Lebanon Will Start Importing Fuel Oil From Iraq

Iraqi oil is set to reach Lebanon starting around mid-September, according to local media.

Iraq’s oil minister Ihsan Abdul Jabbar announced on Monday that an agreement has been reached with Lebanon to start exporting fuel to Beirut in 2021, using global prices.

“Iraq agreed to sell a quantity of black oil to Lebanon during the year of 2021. The quantities will be announced later, according to the prices of the international platform,” Ihsan Abdul Jabbar said in a statement.

Fuel supply quantities will cover part of Lebanon’s needs for fuel to generate power, the ministry cited Jabbar as saying.

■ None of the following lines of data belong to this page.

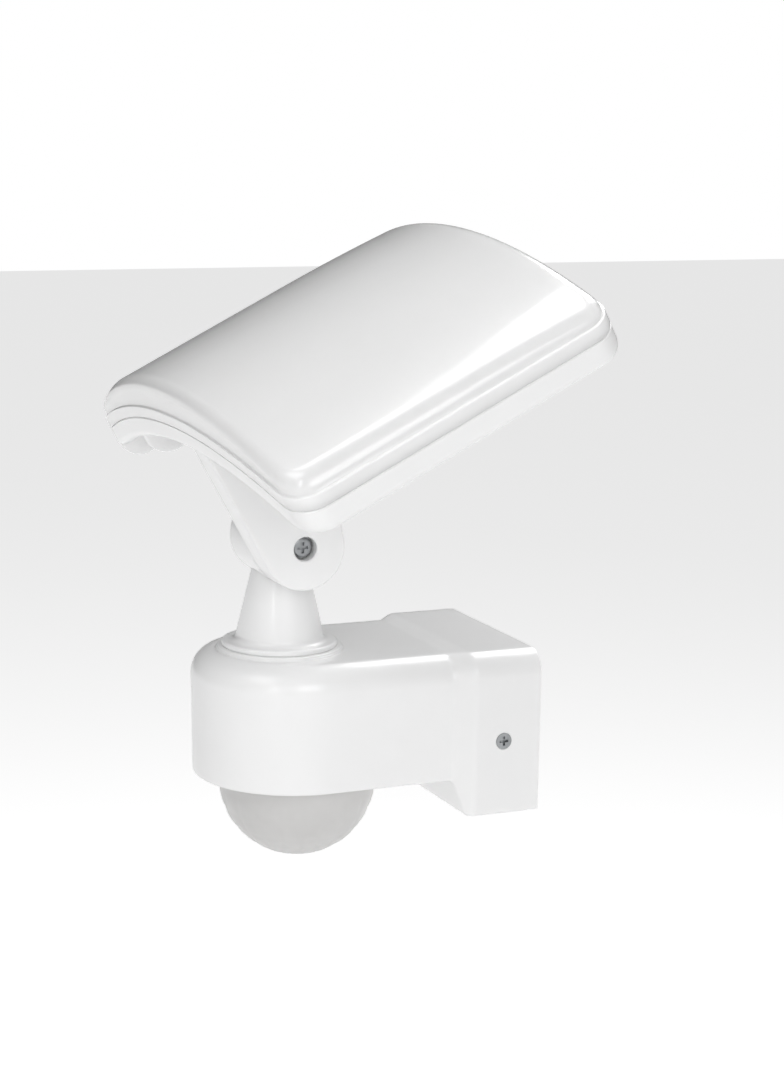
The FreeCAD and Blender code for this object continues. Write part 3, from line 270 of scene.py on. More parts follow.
def lathe(points: Sequence[tuple[float, float]], steps: int, axis: str, centre: Vector) -> Skin:
    """Turns an outline about an axis into a closed skin.

    Args:
        points: Radius and height, from one pole or inner edge round to the other.
        steps: Number of steps round the axis.
        axis: "X" or "Z".
        centre: Point on the axis from which the heights are measured, in millimetres.

    Returns:
        The skin.
    """
    angles = np.linspace(0, 2 * math.pi, steps, endpoint=False)
    radius = np.array([p[0] for p in points])[:, None]
    height = np.array([p[1] for p in points])[:, None] + 0 * angles
    first, second = radius * np.cos(angles), radius * np.sin(angles)
    order = (first, second, height) if axis == "Z" else (height, first, second)
    skin = Skin()
    skin.rows(np.stack(order, axis=-1) + np.array(centre), True)
    return skin


def arc(centre: tuple[float, float], radius: float, start: float, end: float,
        steps: int) -> list[tuple[float, float]]:
    """Points on an arc in a plane.

    Args:
        centre: Centre of the arc.
        radius: Its radius.
        start: First angle, in degrees.
        end: Last angle, in degrees.
        steps: Number of steps between them.

    Returns:
        The points, with both ends.
    """
    angles = np.radians(np.linspace(start, end, steps + 1))
    return [(centre[0] + radius * math.cos(a), centre[1] + radius * math.sin(a)) for a in angles]


def ramp(value: np.ndarray, low: float, high: float, blend: float) -> np.ndarray:
    """Straight rise from 0 to 1 between two places, with both corners rounded.

    Args:
        value: Places to look at.
        low: Where the rise starts.
        high: Where it ends.
        blend: Half the width of each rounded corner.

    Returns:
        Share of the rise at each place.
    """
    def hinge(x: np.ndarray) -> np.ndarray:
        """Zero before the hinge, x after it, and a parabola across it."""
        return np.where(x < -blend, 0, np.where(x > blend, x, (x + blend) ** 2 / (4 * blend)))

    return (hinge(value - low) - hinge(value - high)) / (high - low)


def grow(name: str, tree: Tree, values: dict, material: Material,
         base: bpy.types.Mesh | None = None) -> Piece:
    """Runs a geometry tree once and keeps its result as a plain mesh.

    Args:
        name: Name of the piece.
        tree: Geometry tree whose inputs are all named.
        values: Input name and its value.
        material: Material of the piece, which the tree sets.
        base: Mesh that goes into the tree's Geometry input, if it has one.

    Returns:
        The piece.
    """
    piece = bpy.data.objects.new(name, base or bpy.data.meshes.new(name))
    bpy.context.scene.collection.objects.link(piece)
    modifier = piece.modifiers.new("grow", "NODES")
    modifier.node_group = tree
    sockets = {item.name: item.identifier for item in tree.interface.items_tree
               if item.item_type == "SOCKET" and item.in_out == "INPUT"}
    for key, value in {**values, "Material": material}.items():
        modifier[sockets[key]] = value
    return bake(piece)


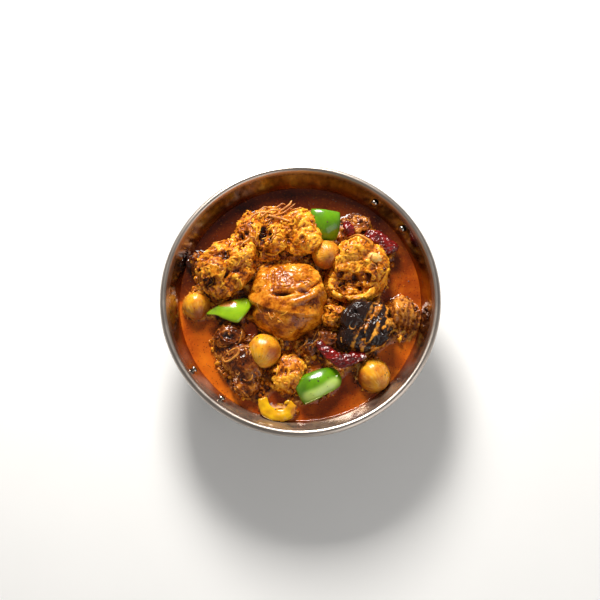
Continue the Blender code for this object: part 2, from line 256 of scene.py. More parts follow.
def applied(obj):
    """Replaces an object's mesh with what its modifiers make of it."""
    bpy.context.view_layer.update()
    shaped = bpy.data.meshes.new_from_object(obj.evaluated_get(bpy.context.evaluated_depsgraph_get()))
    obj.modifiers.clear()
    obj.data = shaped
    shaped.shade_smooth()
    return obj


def paint(obj, name, values):
    """Gives every point of an object a value that its material reads."""
    layer = obj.data.attributes.new(name, "FLOAT", "POINT")
    layer.data.foreach_set("value", np.asarray(values, np.float32))


class Skin:
    """The points of a mesh, moved in steps and written back by `done`."""

    def __init__(self, obj):
        self.obj = obj
        self.points = np.zeros((len(obj.data.vertices), 3))
        obj.data.vertices.foreach_get("co", self.points.ravel())
        self.edges = np.zeros((len(obj.data.edges), 2), int)
        obj.data.edges.foreach_get("vertices", self.edges.ravel())
        self.paint = {}

    def write(self):
        """Puts the moved points back into the mesh."""
        self.obj.data.vertices.foreach_set("co", self.points.ravel())
        self.obj.data.update()

    def normals(self):
        """The normal of every point as it stands now."""
        self.write()
        normals = np.zeros((len(self.points), 3))
        self.obj.data.vertex_normals.foreach_get("vector", normals.ravel())
        return normals

    def spread(self, values):
        """Each point's values averaged over its neighbours."""
        a, b = self.edges.T
        count = len(self.points)
        shares = np.bincount(a, minlength=count) + np.bincount(b, minlength=count)
        columns = values.reshape(count, -1).T
        sums = [np.bincount(a, c[b], count) + np.bincount(b, c[a], count) for c in columns]
        return (np.array(sums).T / np.maximum(shares, 1)[:, None]).reshape(values.shape)

    def relax(self, times):
        """Evens out the points, a little more each time."""
        for _ in range(times):
            self.points = 0.5 * self.points + 0.5 * self.spread(self.points)
        return self

    def push(self, amount):
        """Moves each point along its normal by an amount in metres."""
        self.points = self.points + self.normals() * np.asarray(amount)[:, None]
        return self

    def hollow(self, centre, radius, depth, lip=0.0):
        """Presses a hollow in, with a raised lip round it; all but the centre in millimetres."""
        away = np.linalg.norm((self.points - centre) / mm(*radius), axis=1)
        raised = lip * MM * np.exp(-(((away - 1.25) / 0.3) ** 2))
        return self.push(raised - depth * MM * np.exp(-(away**2) * 1.6))

    def relief(self, steps=10, scale=0.6 * MM):
        """How far each point stands above (1) or below (-1) the skin around it."""
        even = self.points
        for _ in range(steps):
            even = self.spread(even)
        return np.clip(((self.points - even) * self.normals()).sum(axis=1) / scale, -1, 1)

    def done(self):
        """Writes the points and the paint, and gives the object."""
        self.write()
        for name, values in self.paint.items():
            paint(self.obj, name, values)
        return self.obj


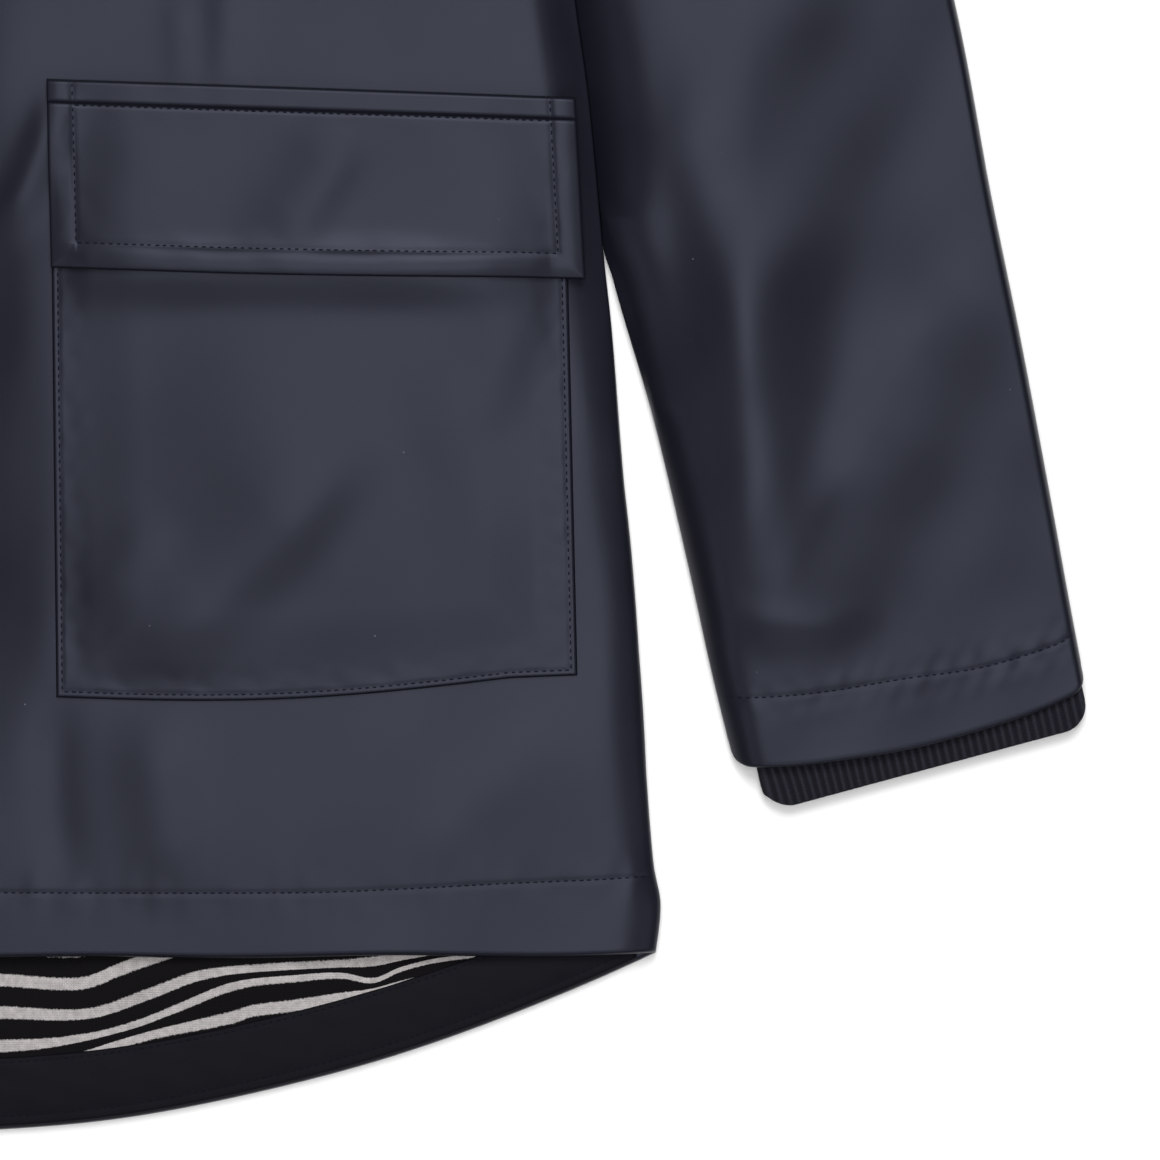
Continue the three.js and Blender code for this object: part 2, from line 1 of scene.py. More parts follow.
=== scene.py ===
# A child's lined raincoat, laid flat with its front up and seen from straight above.
# Lengths are in millimetres, X to the wearer's left and Y to the collar, until makeMesh turns them to metres.
import math

import bpy
import numpy as np
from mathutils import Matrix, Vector


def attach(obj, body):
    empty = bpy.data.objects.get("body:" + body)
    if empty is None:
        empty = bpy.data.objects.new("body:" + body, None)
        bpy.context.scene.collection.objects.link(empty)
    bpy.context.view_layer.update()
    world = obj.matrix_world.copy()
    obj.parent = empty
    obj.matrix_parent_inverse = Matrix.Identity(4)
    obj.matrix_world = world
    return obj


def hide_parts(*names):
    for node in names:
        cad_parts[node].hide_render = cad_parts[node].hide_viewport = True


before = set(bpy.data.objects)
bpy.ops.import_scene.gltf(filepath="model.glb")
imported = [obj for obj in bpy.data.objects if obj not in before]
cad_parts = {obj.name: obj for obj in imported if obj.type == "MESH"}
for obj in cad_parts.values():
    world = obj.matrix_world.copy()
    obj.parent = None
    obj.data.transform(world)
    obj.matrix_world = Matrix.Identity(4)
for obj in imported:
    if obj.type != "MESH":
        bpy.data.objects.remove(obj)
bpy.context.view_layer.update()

mm = 0.001
gap = 0.3  # air between two layers of cloth
floorGap = 0.05  # the least height of a turned rim over the floor
deepTurn = 3  # a rim row turned further in than this runs towards the panel's middle
sides = ((1, "left"), (-1, "right"))
rippleWaves = 7
rippleLengths = (0.6, 1.7)  # the shortest and longest wave, in shares of the ripple's size


# Small sums that every piece uses

def mix(a, b, t):
    return a + (b - a) * t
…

The announcement came after a meeting between Iraq’s Oil Minister Ihsan Abdul Jabbar and Lebanon’s caretaker Minister of Energy and Water Raymond Ghajar in Baghdad on Monday.

Ghajar noted that Lebanon will work on expanding the horizons of bilateral cooperation between the two countries, with the concerned authorities in the two ministries setting up mechanisms for the implementation of the agreement.

However, Lebanese ministry officials have previously said that Lebanon strictly takes low sulfur fuel oil for its power plants, less than 1 percent, while Iraq only supplies high-sulfur fuel oil, ranging from 1.5 to 2.5 percent.

Interestingly, caretaker Minister Ghajar himself had issued in a statement, just three months ago, that the 1,800,000 liters of gas oil donated by Iraq, following the Beirut Blast, were not suitable for use in electricity factories and power plants.

The outgoing Energy minister, who is currently refusing to submit his ministry’s contracts following a lawsuit, has yet to explain how Lebanon would be able to use a reportedly unsuitable high-sulfur fuel oil from Iraq by next year.

Until then, Lebanon is running low on fuel, dimming Lebanese resident’s hopes of a better year to come.